## Provided data
━━━━━━━━━━

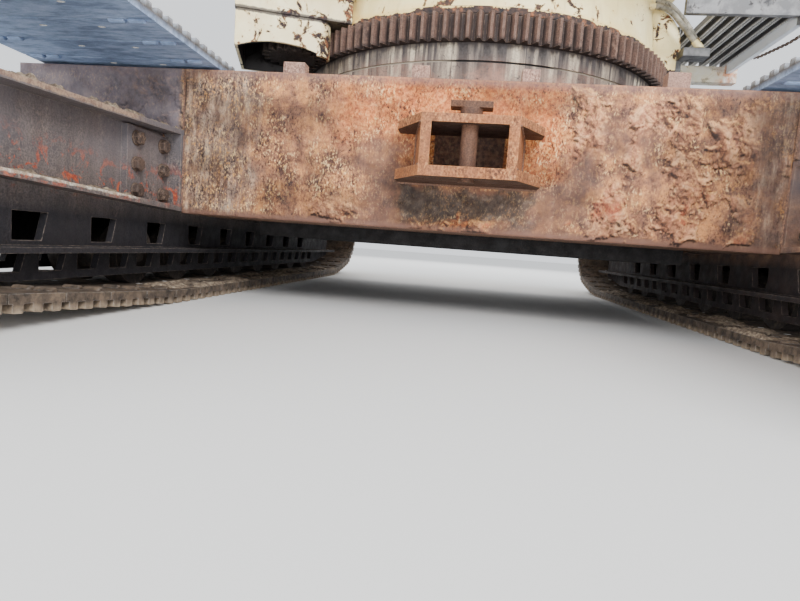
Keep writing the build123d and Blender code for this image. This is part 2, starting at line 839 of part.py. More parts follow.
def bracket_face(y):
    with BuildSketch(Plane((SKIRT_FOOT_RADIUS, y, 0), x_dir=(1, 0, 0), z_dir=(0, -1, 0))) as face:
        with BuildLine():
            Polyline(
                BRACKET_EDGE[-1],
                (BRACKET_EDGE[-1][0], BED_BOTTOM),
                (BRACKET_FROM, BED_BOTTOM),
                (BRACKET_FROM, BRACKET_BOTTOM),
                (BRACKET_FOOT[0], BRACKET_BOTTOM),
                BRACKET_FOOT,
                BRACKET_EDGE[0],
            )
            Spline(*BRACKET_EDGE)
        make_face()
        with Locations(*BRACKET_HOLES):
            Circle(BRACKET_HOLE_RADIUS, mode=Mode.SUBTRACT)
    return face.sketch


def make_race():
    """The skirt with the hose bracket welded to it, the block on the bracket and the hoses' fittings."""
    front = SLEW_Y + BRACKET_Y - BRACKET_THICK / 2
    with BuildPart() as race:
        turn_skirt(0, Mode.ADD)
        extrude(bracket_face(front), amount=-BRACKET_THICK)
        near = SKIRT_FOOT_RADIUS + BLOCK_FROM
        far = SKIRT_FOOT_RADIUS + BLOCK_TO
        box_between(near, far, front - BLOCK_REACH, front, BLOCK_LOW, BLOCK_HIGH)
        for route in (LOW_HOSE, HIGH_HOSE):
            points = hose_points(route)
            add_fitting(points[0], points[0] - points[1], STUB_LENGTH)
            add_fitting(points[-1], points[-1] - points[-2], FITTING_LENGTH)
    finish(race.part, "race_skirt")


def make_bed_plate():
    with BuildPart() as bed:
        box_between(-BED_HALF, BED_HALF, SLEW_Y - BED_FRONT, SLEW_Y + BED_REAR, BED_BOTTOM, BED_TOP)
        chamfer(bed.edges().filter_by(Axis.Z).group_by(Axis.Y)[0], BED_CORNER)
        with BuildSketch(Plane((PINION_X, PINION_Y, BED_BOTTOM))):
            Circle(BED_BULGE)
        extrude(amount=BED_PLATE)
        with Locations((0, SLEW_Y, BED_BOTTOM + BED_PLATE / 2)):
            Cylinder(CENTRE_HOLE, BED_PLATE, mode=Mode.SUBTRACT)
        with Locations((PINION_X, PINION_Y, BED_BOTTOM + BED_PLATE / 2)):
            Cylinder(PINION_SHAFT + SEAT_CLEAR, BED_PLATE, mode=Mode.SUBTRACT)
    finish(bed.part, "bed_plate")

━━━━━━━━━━

## Required work
Give the lines again, exactly as they stand, from the beginning of the data through the line with "return face.sketch".

## Finished answer
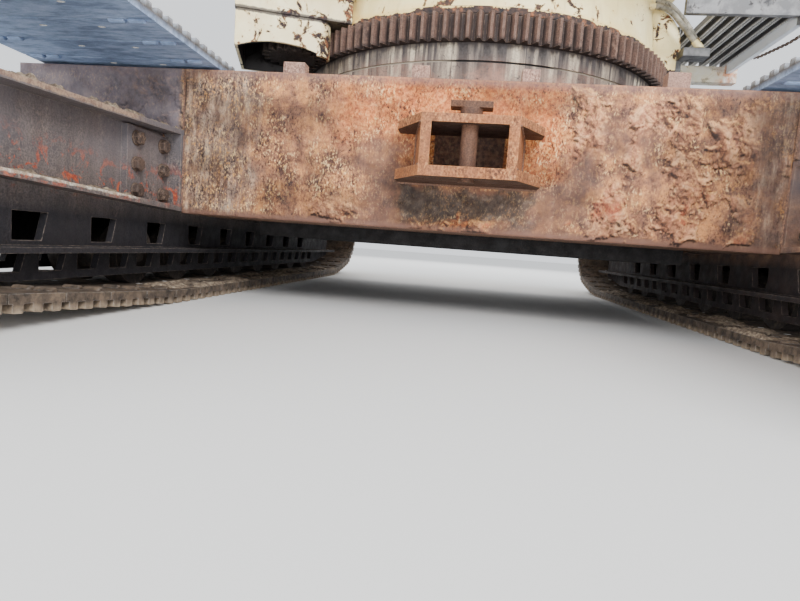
Keep writing the build123d and Blender code for this image. This is part 2, starting at line 839 of part.py. More parts follow.
def bracket_face(y):
    with BuildSketch(Plane((SKIRT_FOOT_RADIUS, y, 0), x_dir=(1, 0, 0), z_dir=(0, -1, 0))) as face:
        with BuildLine():
            Polyline(
                BRACKET_EDGE[-1],
                (BRACKET_EDGE[-1][0], BED_BOTTOM),
                (BRACKET_FROM, BED_BOTTOM),
                (BRACKET_FROM, BRACKET_BOTTOM),
                (BRACKET_FOOT[0], BRACKET_BOTTOM),
                BRACKET_FOOT,
                BRACKET_EDGE[0],
            )
            Spline(*BRACKET_EDGE)
        make_face()
        with Locations(*BRACKET_HOLES):
            Circle(BRACKET_HOLE_RADIUS, mode=Mode.SUBTRACT)
    return face.sketch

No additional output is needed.